JSON strings retrieved from a JSON document are enclosed in double quotes (as per valid JSON format). When casting to VARCHAR, the double quotes are removed. This behavior applies to other data types as well; the double quotes are effectively stripped during the casting process. However, the extracted value must still conform to the format of the target data type. For instance, when casting to INT or FLOAT, the extracted value must be a leaf element and must adhere to valid numeric syntax.

Semantics of NULL Values

In JSON, values can be specified as null (without quotes) to indicate that the value is unknown. It directly maps to SQL NULL when casting.

sql
\pset null '<null>';
select '{"answer":42,"question":null}':question::varchar;
sql
question
----------
<null>
(1 row)

Also note that the : operator is null strict, which means that the following expression is not an error:

sql
select (NULL::JSONB):$.SomeAttribute;
sql
SomeAttribute
---------------
<null>
(1 row)

Missing Elements Handling

When a JSON path query encounters missing elements, there are two handling modes available:

  • ERROR ON ERROR (default): throw a sql exception
  • NULL ON ERROR: returns sql null

Throwing Errors on Missing Elements

Syntax

<json_expr>:<jsonpath> ERROR ON ERROR

Example

sql
select '{"answer":true}':question error on error;
sql
ERROR:  No key found at path: 'strict $."question"' for context '{"answer":true}'

Returning NULL on missing elements

Syntax

<json_expr>:<jsonpath> NULL ON ERROR

Example

sql
select '{"answer":true}':question null on error;
sql
question 
----------
 <null>
(1 row)

Note: since the : operator is null-strict, the following expression also returns NULL:

sql
select '{"answer":42}':question null on error:$.SomeAttribute;
sql
SomeAttribute 
---------------
<null>
(1 row)

Configuration Parameter

By default, ERROR ON ERROR is used when accessing missing elements. You can change this behavior by setting the json_missing_element_default configuration parameter.

Additional Notes

Function Alias

The : operator can also be expressed as a function call to JSON_EXTRACT.

sql
<json_expr>:<jsonpath> = JSON_EXTRACT(<json_expr>, '<jsonpath>')

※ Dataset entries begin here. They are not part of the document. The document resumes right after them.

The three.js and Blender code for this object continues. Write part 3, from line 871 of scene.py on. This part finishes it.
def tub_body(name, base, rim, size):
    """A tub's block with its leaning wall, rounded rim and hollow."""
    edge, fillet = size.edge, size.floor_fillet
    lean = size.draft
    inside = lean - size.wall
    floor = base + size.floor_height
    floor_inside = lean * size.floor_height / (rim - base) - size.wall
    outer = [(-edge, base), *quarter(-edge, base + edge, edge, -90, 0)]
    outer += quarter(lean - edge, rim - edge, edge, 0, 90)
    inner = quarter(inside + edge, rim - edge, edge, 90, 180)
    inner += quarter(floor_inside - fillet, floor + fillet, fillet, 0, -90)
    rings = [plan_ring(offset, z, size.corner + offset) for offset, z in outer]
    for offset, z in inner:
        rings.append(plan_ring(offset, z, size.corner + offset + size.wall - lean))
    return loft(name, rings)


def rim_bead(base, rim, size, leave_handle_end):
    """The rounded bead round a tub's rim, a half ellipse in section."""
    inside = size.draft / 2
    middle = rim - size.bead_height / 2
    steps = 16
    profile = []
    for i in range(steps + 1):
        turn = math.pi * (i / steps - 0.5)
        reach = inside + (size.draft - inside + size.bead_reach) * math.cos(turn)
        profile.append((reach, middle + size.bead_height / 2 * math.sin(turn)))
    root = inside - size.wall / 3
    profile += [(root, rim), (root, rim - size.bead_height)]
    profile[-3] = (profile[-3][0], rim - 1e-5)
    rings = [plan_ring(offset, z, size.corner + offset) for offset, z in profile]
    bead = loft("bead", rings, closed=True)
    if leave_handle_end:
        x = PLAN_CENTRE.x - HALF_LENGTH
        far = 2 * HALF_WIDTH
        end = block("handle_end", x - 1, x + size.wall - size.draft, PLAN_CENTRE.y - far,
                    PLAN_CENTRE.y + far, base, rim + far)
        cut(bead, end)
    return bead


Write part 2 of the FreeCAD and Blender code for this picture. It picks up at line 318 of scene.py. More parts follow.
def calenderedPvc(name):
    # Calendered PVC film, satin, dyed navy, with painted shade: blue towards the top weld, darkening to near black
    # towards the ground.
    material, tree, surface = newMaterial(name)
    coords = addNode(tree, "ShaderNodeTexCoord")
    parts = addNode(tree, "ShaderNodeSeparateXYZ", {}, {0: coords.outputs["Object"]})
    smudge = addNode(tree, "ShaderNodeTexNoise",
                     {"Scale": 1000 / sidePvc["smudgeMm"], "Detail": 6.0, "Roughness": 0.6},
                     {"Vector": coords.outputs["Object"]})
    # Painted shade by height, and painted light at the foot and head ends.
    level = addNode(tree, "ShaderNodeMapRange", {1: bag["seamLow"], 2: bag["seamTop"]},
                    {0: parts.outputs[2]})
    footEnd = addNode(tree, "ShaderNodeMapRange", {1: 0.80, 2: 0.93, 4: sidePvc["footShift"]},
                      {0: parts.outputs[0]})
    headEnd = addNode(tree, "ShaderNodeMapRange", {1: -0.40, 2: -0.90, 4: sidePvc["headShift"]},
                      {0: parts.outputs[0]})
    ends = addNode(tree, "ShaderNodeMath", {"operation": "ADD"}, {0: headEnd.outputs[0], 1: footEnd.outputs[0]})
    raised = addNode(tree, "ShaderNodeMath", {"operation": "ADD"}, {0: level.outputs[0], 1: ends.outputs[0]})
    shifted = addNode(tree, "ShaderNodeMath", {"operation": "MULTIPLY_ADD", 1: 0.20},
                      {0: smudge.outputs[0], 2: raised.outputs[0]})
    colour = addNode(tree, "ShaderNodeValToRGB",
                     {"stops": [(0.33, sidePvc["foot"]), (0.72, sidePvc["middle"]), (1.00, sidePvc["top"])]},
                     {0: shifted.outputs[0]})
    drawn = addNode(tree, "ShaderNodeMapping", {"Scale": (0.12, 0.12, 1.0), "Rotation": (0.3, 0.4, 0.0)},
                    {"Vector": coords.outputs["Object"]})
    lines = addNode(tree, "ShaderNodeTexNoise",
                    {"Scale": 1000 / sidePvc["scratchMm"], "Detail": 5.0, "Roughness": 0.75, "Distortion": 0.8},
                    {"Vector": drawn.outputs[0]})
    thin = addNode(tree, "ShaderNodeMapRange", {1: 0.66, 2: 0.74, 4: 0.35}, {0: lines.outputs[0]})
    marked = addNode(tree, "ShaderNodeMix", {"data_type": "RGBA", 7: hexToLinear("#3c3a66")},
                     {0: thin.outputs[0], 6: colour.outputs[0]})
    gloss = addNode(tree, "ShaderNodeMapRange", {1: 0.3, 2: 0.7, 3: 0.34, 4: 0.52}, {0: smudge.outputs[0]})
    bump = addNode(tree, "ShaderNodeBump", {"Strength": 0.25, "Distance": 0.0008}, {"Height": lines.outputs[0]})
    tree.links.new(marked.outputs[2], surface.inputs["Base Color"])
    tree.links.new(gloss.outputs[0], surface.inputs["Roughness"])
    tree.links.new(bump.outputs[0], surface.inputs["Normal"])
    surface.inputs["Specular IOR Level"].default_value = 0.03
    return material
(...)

Note that the function requires a compile-time constant as its second argument; it cannot be another column reference.

Operator Precedence

Casting has higher precedence than the : operator. This means that the following sql query:

sql
select jsoncolumn::JSONB:<jsonpath>;

is equivalent to:

sql
select (jsoncolumn::JSONB):<jsonpath>;

Optimized JSONB Access

The : operator supports chaining, but two equivalent expressions can have different performance characteristics due to intermediate materialization:

sql
SELECT <json_expr>:<key #1>:<key #1>:<key #1>

SELECT <json_expr>:<key #1>.<key #1>.<key #1>

The latter expression is generally faster because it avoids materializing intermediate results. Therefore, the planner automatically optimizes and combines such access patterns for improved performance.

Optimized JSON path access

sql
explain select data:$.tickers:$[0]:$.INTC.high from jsontable;
                                             QUERY PLAN                                              
-----------------------------------------------------------------------------------------------------
 id   rows_planned   workers   node   
  5              1       all   SELECT   
  2              1       all   SCAN jsontable   
                                 calculate: jsontable.data:strict $.\"tickers\"[0].\"INTC\".\"high\"
                                 
explain select data:$.tickers[0].INTC.high from jsontable;
                                             QUERY PLAN                                              
-----------------------------------------------------------------------------------------------------
 id   rows_planned   workers   node   
  5              1       all   SELECT   
  2              1       all   SCAN jsontable   
                                 calculate: jsontable.data:strict $.\"tickers\"[0].\"INTC\".\"high\"

Notice that both queries above utilize the same optimized execution plan.